++++ LISTED RECORDS ++++

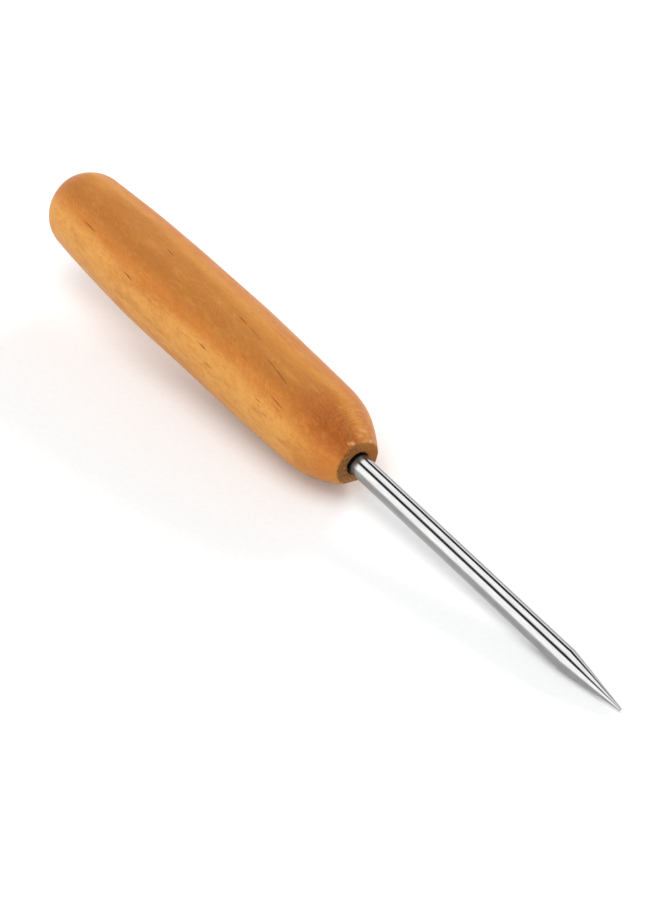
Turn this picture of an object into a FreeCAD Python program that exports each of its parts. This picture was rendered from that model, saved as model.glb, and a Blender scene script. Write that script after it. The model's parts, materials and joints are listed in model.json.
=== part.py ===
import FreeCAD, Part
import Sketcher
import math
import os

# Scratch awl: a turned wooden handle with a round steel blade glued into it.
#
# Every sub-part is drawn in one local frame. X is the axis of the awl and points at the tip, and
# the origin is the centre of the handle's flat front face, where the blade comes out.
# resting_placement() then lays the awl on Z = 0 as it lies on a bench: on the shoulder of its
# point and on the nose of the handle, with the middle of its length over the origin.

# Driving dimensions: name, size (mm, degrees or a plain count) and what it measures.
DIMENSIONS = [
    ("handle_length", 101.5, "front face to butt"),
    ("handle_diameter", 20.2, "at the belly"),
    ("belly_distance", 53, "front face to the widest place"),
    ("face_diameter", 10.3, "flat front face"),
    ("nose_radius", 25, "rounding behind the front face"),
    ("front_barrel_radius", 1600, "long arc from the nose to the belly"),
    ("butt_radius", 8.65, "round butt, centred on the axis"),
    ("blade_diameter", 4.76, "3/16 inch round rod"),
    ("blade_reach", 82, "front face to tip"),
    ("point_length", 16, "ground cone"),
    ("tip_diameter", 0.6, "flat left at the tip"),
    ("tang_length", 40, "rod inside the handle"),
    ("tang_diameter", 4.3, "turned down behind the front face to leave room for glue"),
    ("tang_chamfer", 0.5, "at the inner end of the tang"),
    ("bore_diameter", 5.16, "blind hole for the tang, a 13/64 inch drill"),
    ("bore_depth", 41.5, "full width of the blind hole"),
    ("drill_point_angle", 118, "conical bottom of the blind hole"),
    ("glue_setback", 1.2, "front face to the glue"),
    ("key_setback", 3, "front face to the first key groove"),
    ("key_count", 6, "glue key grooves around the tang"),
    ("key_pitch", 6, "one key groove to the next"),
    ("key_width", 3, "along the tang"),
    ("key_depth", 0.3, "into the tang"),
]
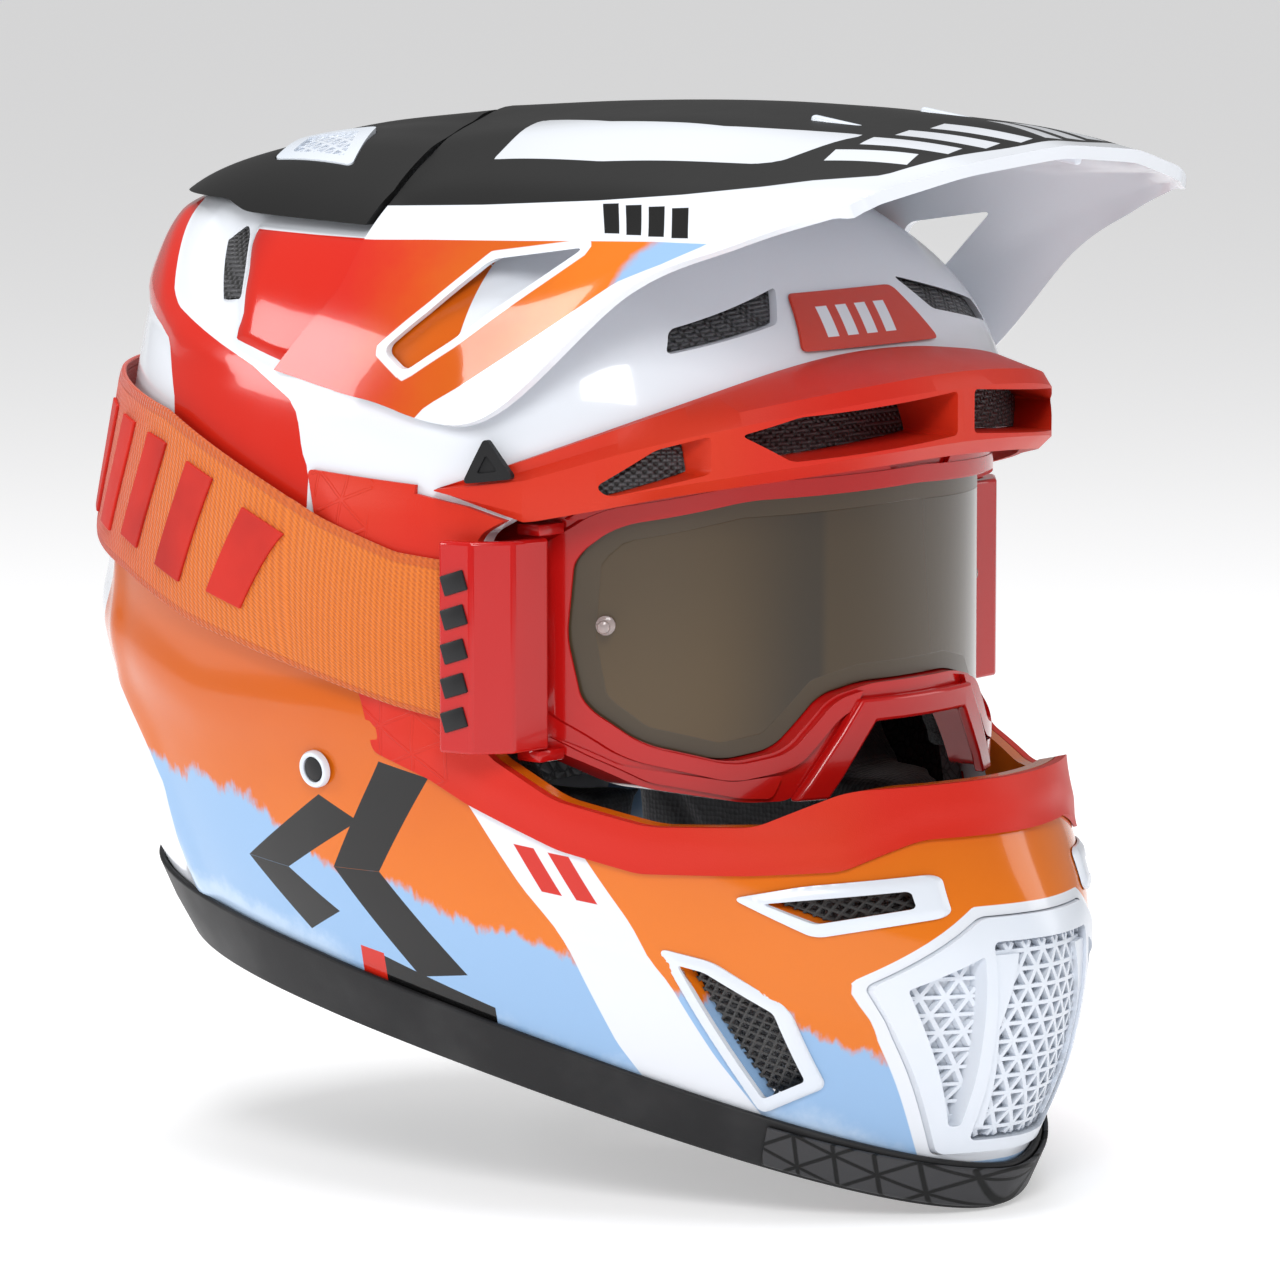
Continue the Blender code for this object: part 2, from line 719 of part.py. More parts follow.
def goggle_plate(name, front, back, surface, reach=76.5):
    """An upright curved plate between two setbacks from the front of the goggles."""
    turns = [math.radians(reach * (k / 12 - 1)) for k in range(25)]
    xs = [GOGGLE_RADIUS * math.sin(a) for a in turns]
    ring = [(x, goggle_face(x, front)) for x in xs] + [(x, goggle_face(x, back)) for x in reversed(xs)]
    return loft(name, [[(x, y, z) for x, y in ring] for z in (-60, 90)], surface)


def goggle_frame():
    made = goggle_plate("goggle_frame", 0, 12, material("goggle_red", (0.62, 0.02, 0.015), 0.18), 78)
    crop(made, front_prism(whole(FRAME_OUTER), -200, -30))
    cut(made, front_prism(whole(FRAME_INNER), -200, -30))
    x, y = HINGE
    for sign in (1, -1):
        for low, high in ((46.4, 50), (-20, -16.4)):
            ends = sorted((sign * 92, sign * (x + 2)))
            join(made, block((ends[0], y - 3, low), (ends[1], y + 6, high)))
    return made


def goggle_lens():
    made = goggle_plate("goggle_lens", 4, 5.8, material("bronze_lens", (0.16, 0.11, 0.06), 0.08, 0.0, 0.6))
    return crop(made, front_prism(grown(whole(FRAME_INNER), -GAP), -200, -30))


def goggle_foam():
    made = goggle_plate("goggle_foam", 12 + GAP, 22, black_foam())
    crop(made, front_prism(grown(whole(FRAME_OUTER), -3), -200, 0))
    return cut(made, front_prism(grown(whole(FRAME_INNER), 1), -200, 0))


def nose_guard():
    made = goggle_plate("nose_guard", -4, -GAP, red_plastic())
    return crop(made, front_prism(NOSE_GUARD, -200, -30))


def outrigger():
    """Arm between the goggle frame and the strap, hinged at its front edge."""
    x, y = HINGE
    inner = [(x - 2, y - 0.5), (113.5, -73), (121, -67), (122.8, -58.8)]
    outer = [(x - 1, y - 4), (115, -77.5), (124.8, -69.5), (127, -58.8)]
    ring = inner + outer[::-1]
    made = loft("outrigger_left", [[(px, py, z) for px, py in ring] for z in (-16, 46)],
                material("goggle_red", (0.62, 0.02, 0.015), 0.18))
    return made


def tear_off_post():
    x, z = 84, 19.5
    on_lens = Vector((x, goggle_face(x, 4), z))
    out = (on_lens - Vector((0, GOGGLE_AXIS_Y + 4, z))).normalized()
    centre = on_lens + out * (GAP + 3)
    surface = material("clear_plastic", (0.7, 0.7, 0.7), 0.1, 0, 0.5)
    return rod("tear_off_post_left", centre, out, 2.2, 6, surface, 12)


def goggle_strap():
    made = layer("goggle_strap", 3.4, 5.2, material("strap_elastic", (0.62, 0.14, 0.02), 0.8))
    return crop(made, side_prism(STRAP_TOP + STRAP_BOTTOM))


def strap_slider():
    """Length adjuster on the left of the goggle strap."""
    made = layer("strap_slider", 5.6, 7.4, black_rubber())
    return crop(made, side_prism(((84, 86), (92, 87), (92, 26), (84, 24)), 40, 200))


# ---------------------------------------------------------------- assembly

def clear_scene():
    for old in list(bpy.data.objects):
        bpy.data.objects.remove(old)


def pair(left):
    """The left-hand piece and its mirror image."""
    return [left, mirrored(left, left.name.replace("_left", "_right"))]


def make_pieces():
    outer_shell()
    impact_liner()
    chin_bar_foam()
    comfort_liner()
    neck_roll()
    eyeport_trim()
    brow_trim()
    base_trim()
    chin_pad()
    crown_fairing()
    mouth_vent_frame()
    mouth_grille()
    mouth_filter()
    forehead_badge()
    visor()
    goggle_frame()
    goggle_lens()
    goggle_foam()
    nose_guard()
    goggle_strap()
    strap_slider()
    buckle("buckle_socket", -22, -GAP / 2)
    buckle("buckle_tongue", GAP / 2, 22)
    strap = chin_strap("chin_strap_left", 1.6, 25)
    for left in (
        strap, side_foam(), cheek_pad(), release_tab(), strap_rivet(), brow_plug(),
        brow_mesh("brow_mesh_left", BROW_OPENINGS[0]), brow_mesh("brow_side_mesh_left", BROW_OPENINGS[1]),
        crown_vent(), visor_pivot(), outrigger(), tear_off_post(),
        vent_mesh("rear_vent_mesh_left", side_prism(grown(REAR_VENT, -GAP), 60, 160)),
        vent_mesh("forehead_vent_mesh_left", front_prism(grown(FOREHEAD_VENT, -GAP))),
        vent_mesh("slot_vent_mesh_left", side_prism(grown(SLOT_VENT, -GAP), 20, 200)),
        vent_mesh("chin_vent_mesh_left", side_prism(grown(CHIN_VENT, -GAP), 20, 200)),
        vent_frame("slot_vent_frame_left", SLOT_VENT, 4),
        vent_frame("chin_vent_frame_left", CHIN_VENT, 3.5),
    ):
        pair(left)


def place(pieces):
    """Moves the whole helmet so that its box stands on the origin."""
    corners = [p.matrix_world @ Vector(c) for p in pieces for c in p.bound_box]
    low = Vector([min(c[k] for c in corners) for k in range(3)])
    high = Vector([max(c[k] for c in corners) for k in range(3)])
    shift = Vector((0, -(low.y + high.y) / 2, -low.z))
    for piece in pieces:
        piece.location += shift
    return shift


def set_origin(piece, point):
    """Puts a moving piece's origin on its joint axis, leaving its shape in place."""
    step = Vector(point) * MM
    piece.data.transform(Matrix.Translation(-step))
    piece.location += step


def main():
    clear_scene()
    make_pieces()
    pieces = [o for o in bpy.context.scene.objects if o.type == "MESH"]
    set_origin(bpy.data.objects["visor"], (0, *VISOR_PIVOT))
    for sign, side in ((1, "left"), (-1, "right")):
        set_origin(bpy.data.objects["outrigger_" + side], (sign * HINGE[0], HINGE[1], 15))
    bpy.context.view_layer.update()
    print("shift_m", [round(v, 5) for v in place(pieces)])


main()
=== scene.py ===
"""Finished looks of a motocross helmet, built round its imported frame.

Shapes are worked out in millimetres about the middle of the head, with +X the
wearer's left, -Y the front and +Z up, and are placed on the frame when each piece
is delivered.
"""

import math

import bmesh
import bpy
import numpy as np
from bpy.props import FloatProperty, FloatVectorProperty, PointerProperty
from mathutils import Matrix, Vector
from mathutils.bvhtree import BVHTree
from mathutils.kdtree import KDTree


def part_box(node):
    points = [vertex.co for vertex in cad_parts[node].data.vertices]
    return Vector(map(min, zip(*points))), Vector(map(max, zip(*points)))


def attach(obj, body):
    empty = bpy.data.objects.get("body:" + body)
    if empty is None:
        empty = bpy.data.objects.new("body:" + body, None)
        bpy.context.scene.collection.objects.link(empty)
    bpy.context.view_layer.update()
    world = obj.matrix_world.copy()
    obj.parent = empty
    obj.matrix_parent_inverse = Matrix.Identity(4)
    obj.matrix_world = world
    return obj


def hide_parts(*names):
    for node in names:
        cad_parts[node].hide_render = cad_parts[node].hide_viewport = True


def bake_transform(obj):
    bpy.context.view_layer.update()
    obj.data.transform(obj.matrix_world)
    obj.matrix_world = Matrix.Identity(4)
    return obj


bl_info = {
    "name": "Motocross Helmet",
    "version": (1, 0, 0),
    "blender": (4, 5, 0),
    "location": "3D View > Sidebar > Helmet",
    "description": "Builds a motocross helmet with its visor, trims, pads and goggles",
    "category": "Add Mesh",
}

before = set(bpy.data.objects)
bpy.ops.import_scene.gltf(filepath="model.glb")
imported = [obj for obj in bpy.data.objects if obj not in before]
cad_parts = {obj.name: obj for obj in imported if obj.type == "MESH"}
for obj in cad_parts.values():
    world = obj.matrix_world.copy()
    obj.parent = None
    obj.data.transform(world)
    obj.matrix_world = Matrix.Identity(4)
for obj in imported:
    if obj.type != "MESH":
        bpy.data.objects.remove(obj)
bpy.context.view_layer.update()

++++

Return only the stretch of the material above from the line holding "for sign, side" through the line holding "if empty is", copied exactly.

    for sign, side in ((1, "left"), (-1, "right")):
        set_origin(bpy.data.objects["outrigger_" + side], (sign * HINGE[0], HINGE[1], 15))
    bpy.context.view_layer.update()
    print("shift_m", [round(v, 5) for v in place(pieces)])


main()
=== scene.py ===
"""Finished looks of a motocross helmet, built round its imported frame.

Shapes are worked out in millimetres about the middle of the head, with +X the
wearer's left, -Y the front and +Z up, and are placed on the frame when each piece
is delivered.
"""

import math

import bmesh
import bpy
import numpy as np
from bpy.props import FloatProperty, FloatVectorProperty, PointerProperty
from mathutils import Matrix, Vector
from mathutils.bvhtree import BVHTree
from mathutils.kdtree import KDTree


def part_box(node):
    points = [vertex.co for vertex in cad_parts[node].data.vertices]
    return Vector(map(min, zip(*points))), Vector(map(max, zip(*points)))


def attach(obj, body):
    empty = bpy.data.objects.get("body:" + body)
    if empty is None:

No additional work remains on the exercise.